San Nilo aroma di virtù. Omelia nella memoria di San Nilo, Basilica Abbaziale di Grottaferrata, 26 settembre 2016

26-09-2016
San Nilo, aroma di virtù

 
1. «Venite a me, voi tutti, che siete affaticati e oppressi, e io vi ristorerò» (Mt 11, 28). L’invito di Gesù, che abbiamo appena ascoltato dalla proclamazione del Vangelo noi già lo stiamo mettendo in pratica: siamo venuti a Lui, con le nostre stanchezze e le nostre domande, per ricevere da Lui un conforto e un dono di senso. La celebrazione della Divina Liturgia è una pausa che stabiliamo nei ritmi, talvolta vorticosi, della nostra vita per vivere l’incontro col Signore, quello che dà ragione alla vita di cristiani.
Siamo qui per celebrare la memoria di san Nilo proprio nel luogo dove egli fu sepolto e vediamo bene che questa non è una tomba, ma una culla dove è cresciuta non soltanto una comunità monastica, ma un’intera Città. Per questo insieme con i monaci e i fedeli ci sono anche le autorità comunali: il sig. Sindaco e le altre civili, militari e di polizia sicché san Nilo oggi è onorato non soltanto dal Monastero che prende il nome da lui, ma da tutta Grottaferrata. Insieme rendiamo lode al Signore con le parole di un Inno sacro: «O Nilo, celeberrimo, tu fioristi quasi palma e come cedro ti moltiplicasti per le tue virtù, profumando con esse tutti quelli che ora ti cantano: o Dio dei Padri nostri, sii Tu benedetto» (S. Bartolomeo jr, Ode VII nella festa del 26 settembre).
Le virtù infatti sono come erbe aromatiche: non soltanto diffondono un odore soave, ma pure insaporiscono le vivande sicché ne godono i nostri sensi: l’odorato, il gusto, la vista. Analogamente avviene nella vita spirituale. Una persona ricca di virtù dona gioia, serenità, conforto a quanti incontra. Così sono i santi autentici! Creano comunione, danno conforto, ispirano pace. I santi «finti», invece (e ci sono anche quelli!) creano divisioni, dissidi, rivalità, fazioni… Non profumano, ma puzzano, spargendo veleni, inimicizie e diffondendo chiacchiere e pettegolezzi.

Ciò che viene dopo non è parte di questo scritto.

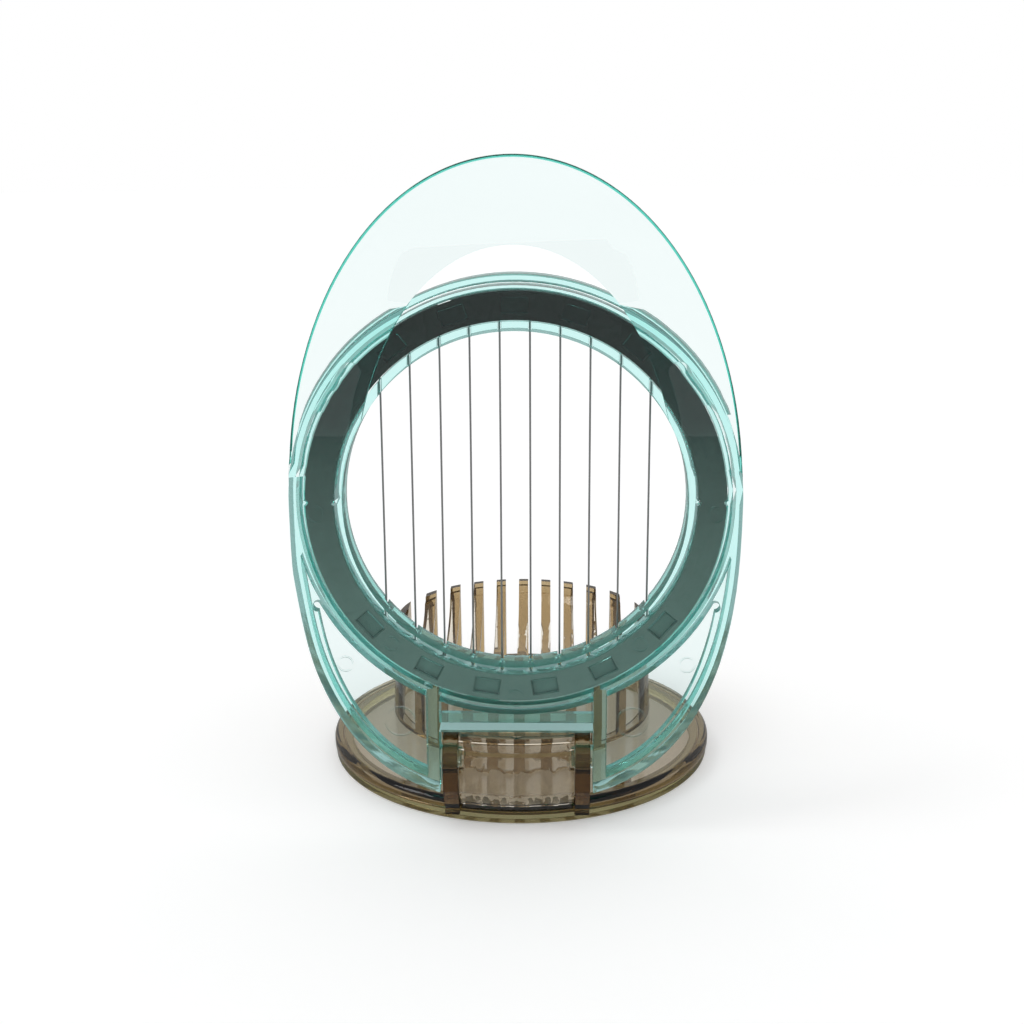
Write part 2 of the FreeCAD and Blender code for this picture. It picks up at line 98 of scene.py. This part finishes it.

Sappiamo che il Papa chiama tutto questo «terrorismo». Lo ha ripetuto l’altro giorno, incontrando l’Ordine dei giornalisti: «Spesso ho parlato delle chiacchiere come “terrorismo”, di come si può uccidere una persona con la lingua. Se questo vale per le persone singole, in famiglia o al lavoro, tanto più vale per i giornalisti, perché la loro voce può raggiungere tutti, e questa è un’arma molto potente» (Discorso del 22 settembre 2016). Cose simili, però, Francesco le dice anche quando si rivolge a uomini e donne «di chiesa»! Parlando a religiosi e religiose il 1 febbraio scorso per il Giubileo della Vita consacrata ha detto: «Un modo di allontanarsi dei fratelli e delle sorelle della comunità è proprio questo: il terrorismo delle chiacchiere. Sentite bene: non le chiacchiere, il terrorismo delle chiacchiere. Perché chi chiacchiera è un terrorista. È un terrorista dentro la propria comunità, perché butta come una bomba la parola contro questo, contro quello, e poi se va tranquillo. Distrugge! Chi fa questo distrugge, come una bomba, e lui si allontana. Questa, l’apostolo Giacomo diceva che era la virtù forse più difficile, la virtù umana e spirituale più difficile da avere, quella di dominare la lingua. Se ti viene di dire qualcosa contro un fratello o una sorella, buttare una bomba di chiacchiera, morditi la lingua!» (Discorso del 1 febbraio 2016).